Молиться я начну, поститься честь по чести,
И будет на уме одно лишь благочестье…»
Вот что я дьяволу сказал… прошло три дня —
Моя любимая пришла обнять меня.[10]
Имруулькайс обернулся, щуря большие зеленые глаза:
– Вот, Полдореа. А ты мне не верил… Им конец света не страшен. Они ко всему приспособятся – как тараканы…
Юнцы размахивали рукавами, требуя еще арбузного вина. Абу Нувас, покачиваясь, раскланивался, прижимая к груди отягощенную огромными перстнями руку.
Тарег отхлебнул из чашки, сморщился и, сплюнув гадкую жидкость, ответил:
– Это просто идиот, Имру. К тому же пьяный.
– Я б даже сказал – непросыхающий, – подал голос Митама.
Стайка молодежи вокруг придворного поэта гомонила и толкалась. Опасливо поглядывающие купцы подхватили кувшин и принялись оттаскивать подальше свой ковер.
Кот поднялся и потянулся, вытягивая передние лапы. И заметил:
– Знаешь, Полдореа, что мне более всего непонятно в этой жизни?

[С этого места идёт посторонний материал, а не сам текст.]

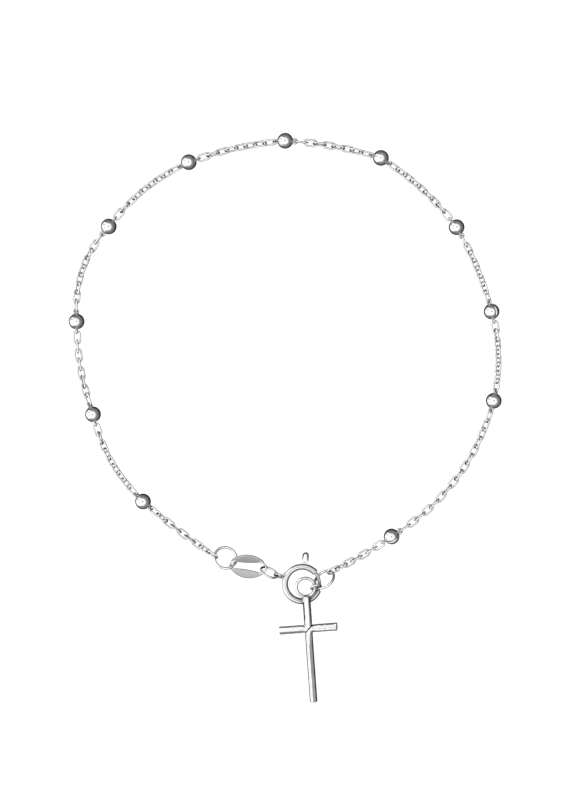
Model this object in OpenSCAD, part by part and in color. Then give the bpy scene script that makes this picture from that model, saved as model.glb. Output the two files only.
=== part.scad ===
// Rosary bracelet in silver, closed and lying flat, in millimetres.
// The surface it rests on is z = 0, and the origin is under the middle of the whole bracelet.
// The cross points towards -Y. The chain runs clockwise seen from above: over the right side
// from the top bead to the clasp's jump ring, and over the left side from the flat link back to the top.

/* [Beads] */
// Diameter of each bead
bead_d = 2.2; // [2.1:0.05:2.24]
// Outer diameter of the wire eyes soldered on both sides of a bead
bead_eye_d = 0.9; // [0.86:0.02:0.92]
// Wire of the bead's eyes
bead_eye_wire = 0.24; // [0.2:0.01:0.25]

/* [Chain] */
// Length of one oval link, outside
link_l = 2.04; // [2:0.01:2.06]
// Width of one oval link, outside
link_w = 1.14; // [1.12:0.01:1.16]
// Wire of the chain's links
link_wire = 0.26; // [0.22:0.01:0.28]

/* [Jump rings] */
// Outer diameter of the large jump ring beside the clasp
jump_right_d = 3.36; // [3.32:0.01:3.38]
// Outer diameter of the large jump ring beside the flat link
jump_left_d = 3.46; // [3.42:0.01:3.48]
// Wire of the two large jump rings
jump_wire = 0.36; // [0.32:0.01:0.38]
// Outer diameter of the ring between the flat link and the clasp
tag_ring_d = 2.8; // [2.78:0.01:2.82]
// Outer diameter of the ring that carries the cross
cross_ring_d = 1.68; // [1.66:0.01:1.69]
// Wire of those two smaller rings
small_wire = 0.3; // [0.26:0.01:0.32]

/* [Flat link] */
// Length of the two flats, tip to tip
tag_flat_l = 4.6; // [4.5:0.02:4.66]
// Distance from the link's middle line to the outer edge of a flat
tag_half_w = 1.87; // [1.75:0.01:1.88]
// Distance from the link's middle line to the inner edge of a flat
tag_half_slot = 0.55; // [0.53:0.01:0.57]
// Thickness of the flats
tag_t = 0.24; // [0.2:0.01:0.25]
// Wire of the bows at both ends of the flat link
tag_wire = 0.28; // [0.26:0.01:0.3]

/* [Clasp] */
// Outer diameter of the spring ring
clasp_d = 5.68; // [5.66:0.01:5.69]
// Diameter of the clasp's round tube
clasp_tube = 0.86; // [0.84:0.01:0.87]
// Bore of the tube
clasp_bore = 0.62; // [0.58:0.01:0.64]
// Diameter of the tongue that slides in the tube
tongue_d = 0.46; // [0.42:0.01:0.47]
// Width of the thumb tab
tab_w = 0.92; // [0.8:0.02:1]
// Thickness of the thumb tab
tab_t = 0.46; // [0.4:0.02:0.5]

/* [Cross] */
// Outer diameter of the cross's eyelet
eyelet_d = 3; // [2.96:0.02:3.04]
// Wire of the eyelet
eyelet_wire = 0.42; // [0.38:0.01:0.44]
// Length from the eyelet's middle to the foot of the cross
cross_l = 16.35; // [16:0.05:16.5]
// Length of the crossbar
cross_w = 8.16; // [7.6:0.02:8.4]
// Diameter of the stem at its foot
stem_end_d = 1.06; // [1:0.02:1.08]
// Diameter of the stem where the crossbar meets it
stem_mid_d = 1.08; // [1:0.02:1.12]
// Diameter of the crossbar at its ends
bar_end_d = 1.12; // [1.04:0.02:1.14]
// Diameter of the crossbar at the stem
bar_mid_d = 1.06; // [1:0.02:1.1]
// Diameter of the stem just under the eyelet
neck_d = 1.18; // [1.1:0.02:1.22]

/* [Hidden] */
// Facets asked for on round shapes
$fn = 48;
// Where each bead's centre lies, x and y, clockwise from the top
bead_xy = [
  [-0.1, 38.8], [13.3, 36.4], [23.9, 26.7], [28.8, 14.9], [29.1, 2.4], [14.8, -16.6],
  [-20.0, -11.7], [-27.0, 0.5], [-29.3, 13.5], [-24.8, 26.8], [-13.6, 35.8]
];
bead_count = len(bead_xy);
bead_r = bead_d / 2;
// Distance from a bead's centre to the middle of its eye, and to the end wire of the first link
eye_reach = 1.38;
first_reach = 1.35;
// Names for the two ends of the chain, which hold a large jump ring and no bead
RIGHT_RING = 101;
LEFT_RING = 102;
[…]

Тарег вежливо поднял брови.
– Почему им все сходит с рук, а? – зло прошипел джинн. – Вот смотри: этот придурок надекламировал сейчас на такой счет в аду – и ничего! Ничего! А ты? Ты решил проучить распустившего руки слабоумного засранца-мужеложца – и что? Тебя ангелы… – тут кот поднял голову и оскалился в небо, – …вздернули в петельке так, что на шее до сих пор след остался. Потому что, видите ли, Кля-аатва у тебя… Догово-ооор… А у людей? А?! У них договора – нет, что ли?!..
– Не знаю, Имру, – вздохнул Тарег.
Потрогал подживающее горло и выплеснул содержимое чашки на оранжевые цветы у ступеней айвана.
– Да срал я всем этим ангелам прямо на середину темечка, – прошипел Имруулькайс и, задрав лапу вверх, принялся вылизываться.
Нерегиль криво улыбнулся.
И снова зажмурился, подставляя лицо солнцу.
Тут из сада донеслись громкие крики, смех – и запинающийся, пьяный голос Абу Нуваса:
– Снова изъявляю тебе почтение, о обладатель светлого лика! Не соизволишь ли ты почтить нас новой декламацией, о Утайба ибн Науфаль?